## Problem
Print the lines of the data, starting with the first, up to and including the line where "shiny = np.maximum(0.45" appears.

## Source data
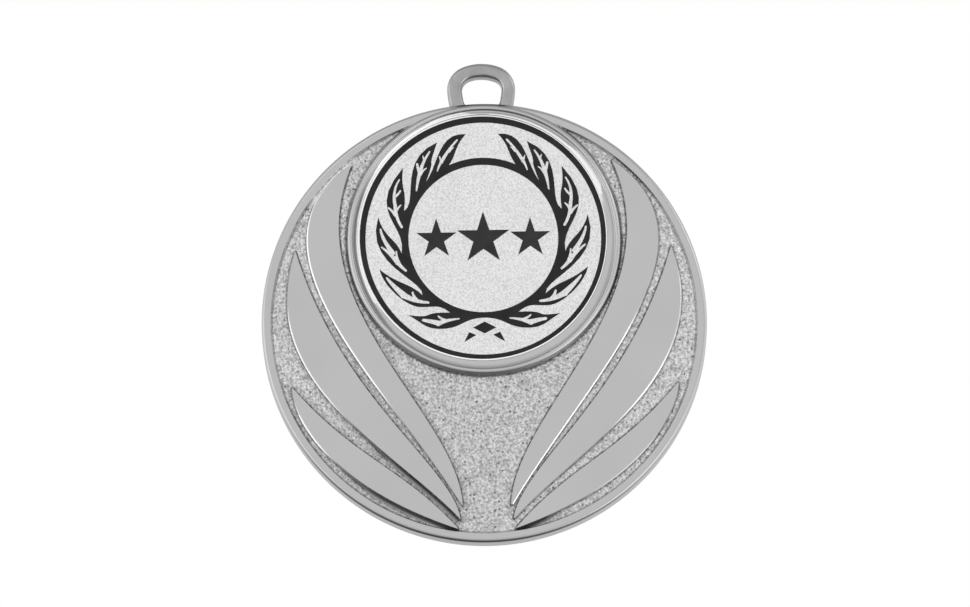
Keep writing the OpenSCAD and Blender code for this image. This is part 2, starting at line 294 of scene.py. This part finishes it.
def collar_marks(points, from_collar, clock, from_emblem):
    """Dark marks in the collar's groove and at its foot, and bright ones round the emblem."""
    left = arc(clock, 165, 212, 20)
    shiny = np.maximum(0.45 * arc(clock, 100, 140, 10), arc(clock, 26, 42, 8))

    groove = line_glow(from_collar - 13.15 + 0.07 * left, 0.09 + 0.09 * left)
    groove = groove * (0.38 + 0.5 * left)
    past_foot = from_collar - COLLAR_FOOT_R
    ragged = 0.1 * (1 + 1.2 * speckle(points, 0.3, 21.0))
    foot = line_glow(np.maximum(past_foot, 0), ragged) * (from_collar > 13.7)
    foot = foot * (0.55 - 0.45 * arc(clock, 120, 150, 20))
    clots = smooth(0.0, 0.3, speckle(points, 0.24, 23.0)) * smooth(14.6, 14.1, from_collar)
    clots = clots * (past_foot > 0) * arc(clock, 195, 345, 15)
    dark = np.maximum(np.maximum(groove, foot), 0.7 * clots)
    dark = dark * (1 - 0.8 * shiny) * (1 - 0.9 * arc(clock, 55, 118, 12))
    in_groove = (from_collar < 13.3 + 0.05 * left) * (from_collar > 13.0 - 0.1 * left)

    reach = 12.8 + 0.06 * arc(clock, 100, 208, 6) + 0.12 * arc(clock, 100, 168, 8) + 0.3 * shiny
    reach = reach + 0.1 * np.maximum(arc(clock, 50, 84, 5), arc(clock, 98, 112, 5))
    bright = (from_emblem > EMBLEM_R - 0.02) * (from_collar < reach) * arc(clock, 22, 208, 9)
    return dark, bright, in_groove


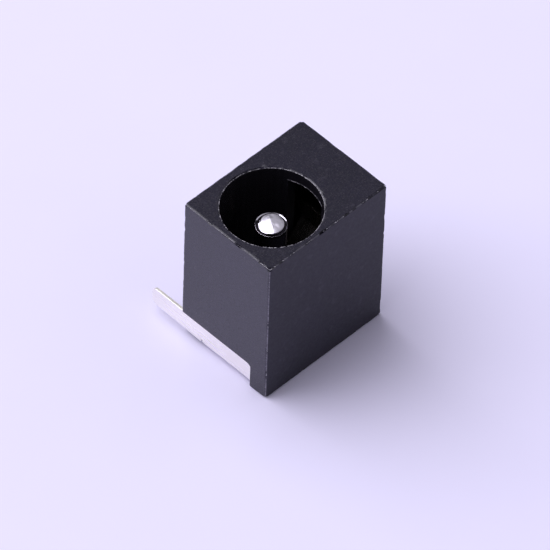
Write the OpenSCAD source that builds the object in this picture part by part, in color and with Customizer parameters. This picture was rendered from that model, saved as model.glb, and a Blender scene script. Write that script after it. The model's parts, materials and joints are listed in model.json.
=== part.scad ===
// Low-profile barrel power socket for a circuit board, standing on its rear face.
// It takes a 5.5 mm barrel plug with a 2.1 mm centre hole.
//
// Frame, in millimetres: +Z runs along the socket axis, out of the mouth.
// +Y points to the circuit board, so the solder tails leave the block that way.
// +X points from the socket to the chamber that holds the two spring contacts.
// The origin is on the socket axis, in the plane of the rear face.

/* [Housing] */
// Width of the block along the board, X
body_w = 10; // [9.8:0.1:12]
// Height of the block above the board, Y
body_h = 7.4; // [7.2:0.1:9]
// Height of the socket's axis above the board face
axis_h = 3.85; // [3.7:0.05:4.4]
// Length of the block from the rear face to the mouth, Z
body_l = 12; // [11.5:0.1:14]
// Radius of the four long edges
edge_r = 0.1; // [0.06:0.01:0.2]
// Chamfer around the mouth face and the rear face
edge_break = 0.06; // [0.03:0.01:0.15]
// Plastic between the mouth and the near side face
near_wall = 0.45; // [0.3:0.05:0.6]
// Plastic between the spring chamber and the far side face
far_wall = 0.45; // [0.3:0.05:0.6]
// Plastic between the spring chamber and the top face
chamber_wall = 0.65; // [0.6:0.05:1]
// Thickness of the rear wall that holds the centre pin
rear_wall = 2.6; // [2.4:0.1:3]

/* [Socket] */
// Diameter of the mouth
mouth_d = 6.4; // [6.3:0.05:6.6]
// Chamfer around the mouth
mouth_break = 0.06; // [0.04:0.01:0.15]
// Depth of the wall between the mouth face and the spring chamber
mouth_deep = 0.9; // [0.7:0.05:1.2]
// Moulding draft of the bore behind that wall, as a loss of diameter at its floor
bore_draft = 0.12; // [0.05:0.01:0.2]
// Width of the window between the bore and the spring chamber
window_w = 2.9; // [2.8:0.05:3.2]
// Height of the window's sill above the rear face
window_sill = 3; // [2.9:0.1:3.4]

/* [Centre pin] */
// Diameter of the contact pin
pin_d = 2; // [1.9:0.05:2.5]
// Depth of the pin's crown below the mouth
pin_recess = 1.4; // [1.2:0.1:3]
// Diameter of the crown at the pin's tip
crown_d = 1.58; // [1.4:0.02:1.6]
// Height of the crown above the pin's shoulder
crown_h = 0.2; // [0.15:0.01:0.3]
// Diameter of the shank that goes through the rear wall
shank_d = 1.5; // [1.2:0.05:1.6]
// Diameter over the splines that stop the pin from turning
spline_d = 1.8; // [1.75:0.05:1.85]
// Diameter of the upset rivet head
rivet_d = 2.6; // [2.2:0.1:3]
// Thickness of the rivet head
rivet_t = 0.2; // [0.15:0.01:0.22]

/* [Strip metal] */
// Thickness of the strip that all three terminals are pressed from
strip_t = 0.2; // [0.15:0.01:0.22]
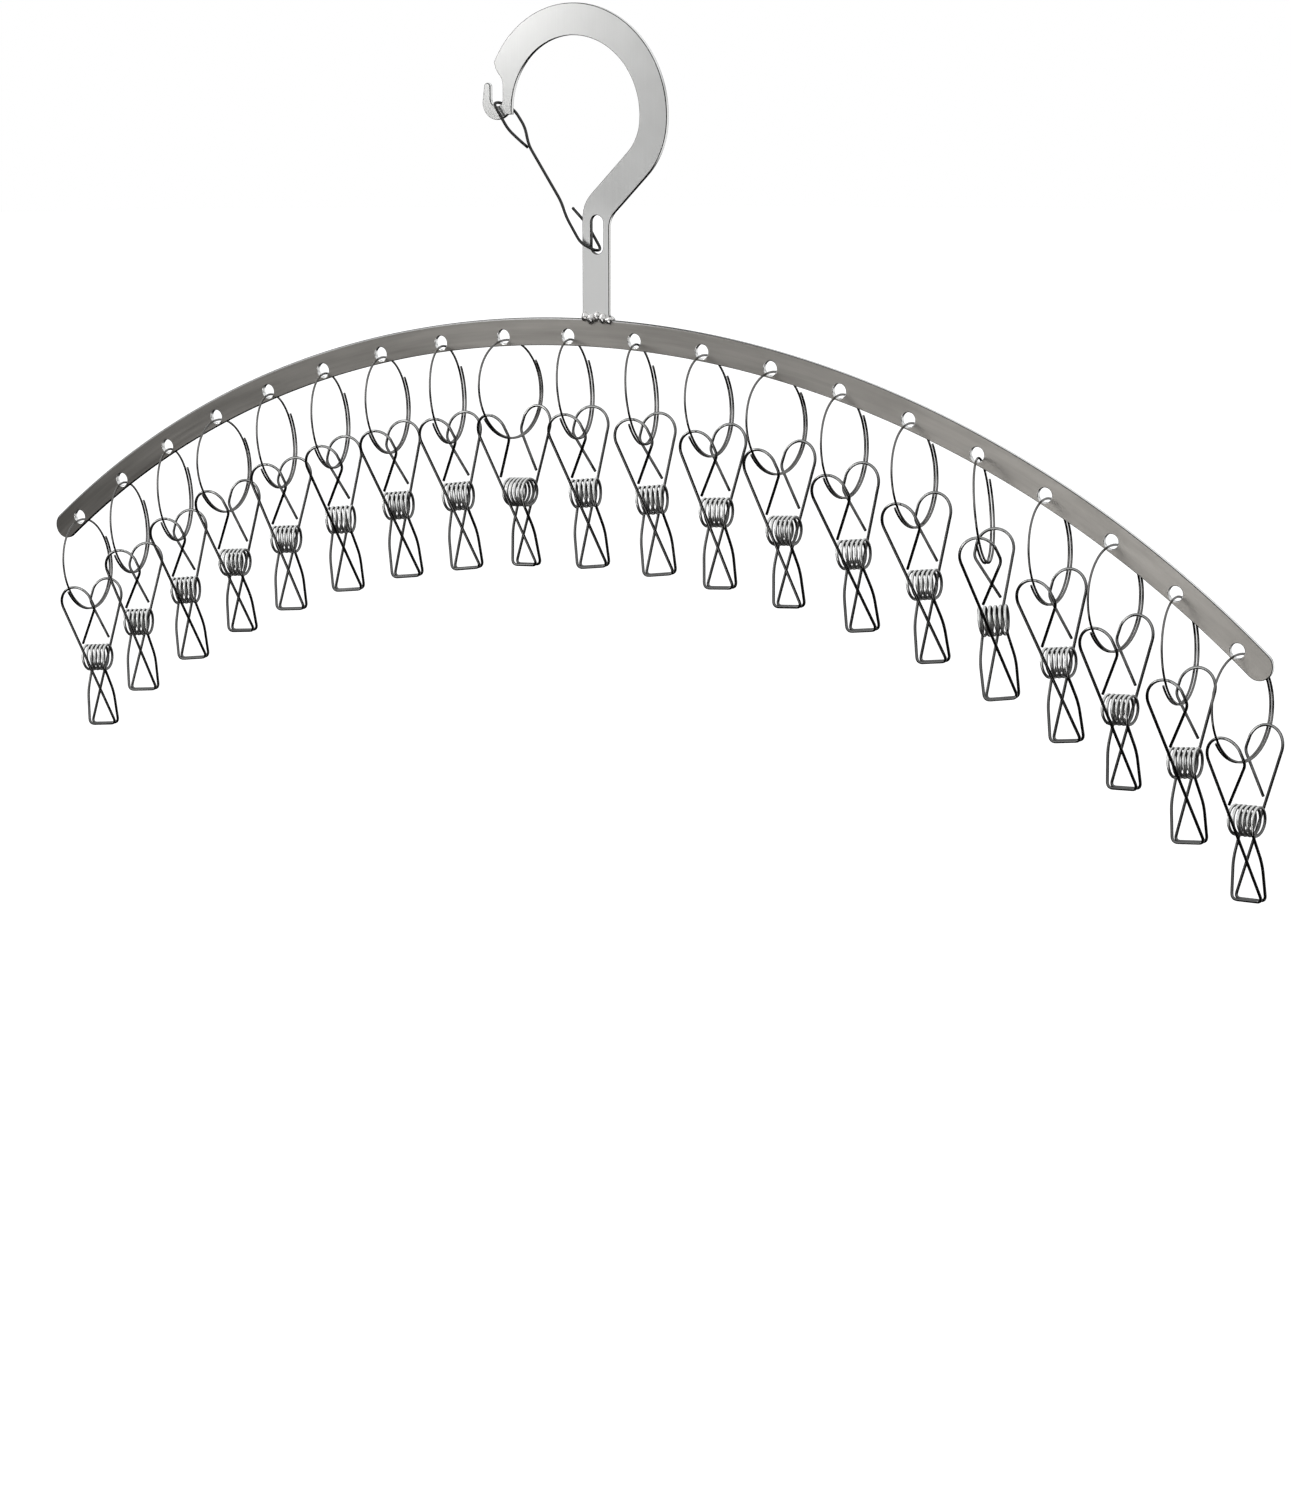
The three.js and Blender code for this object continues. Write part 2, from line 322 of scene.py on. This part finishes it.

## Problem solution
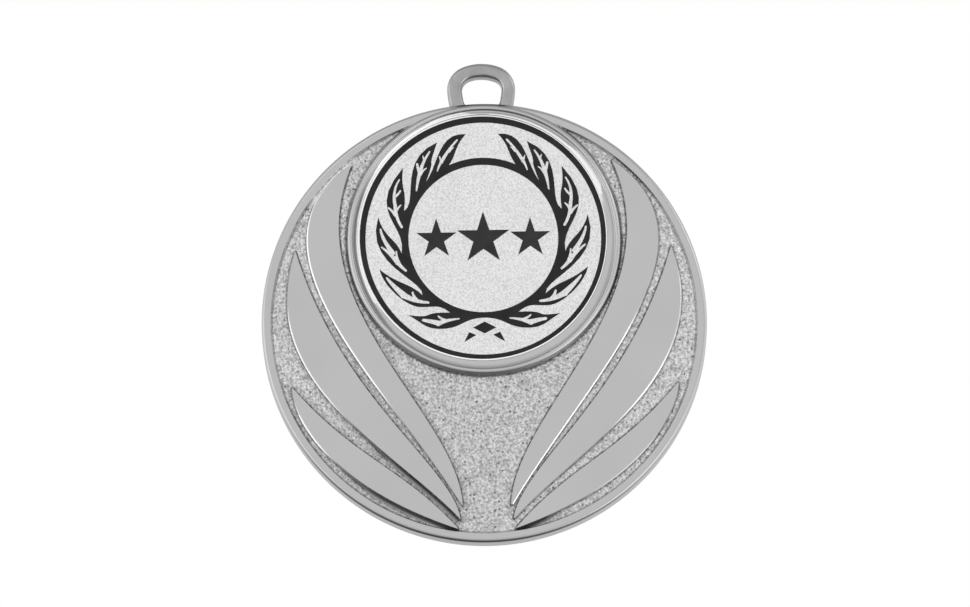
Keep writing the OpenSCAD and Blender code for this image. This is part 2, starting at line 294 of scene.py. This part finishes it.
def collar_marks(points, from_collar, clock, from_emblem):
    """Dark marks in the collar's groove and at its foot, and bright ones round the emblem."""
    left = arc(clock, 165, 212, 20)
    shiny = np.maximum(0.45 * arc(clock, 100, 140, 10), arc(clock, 26, 42, 8))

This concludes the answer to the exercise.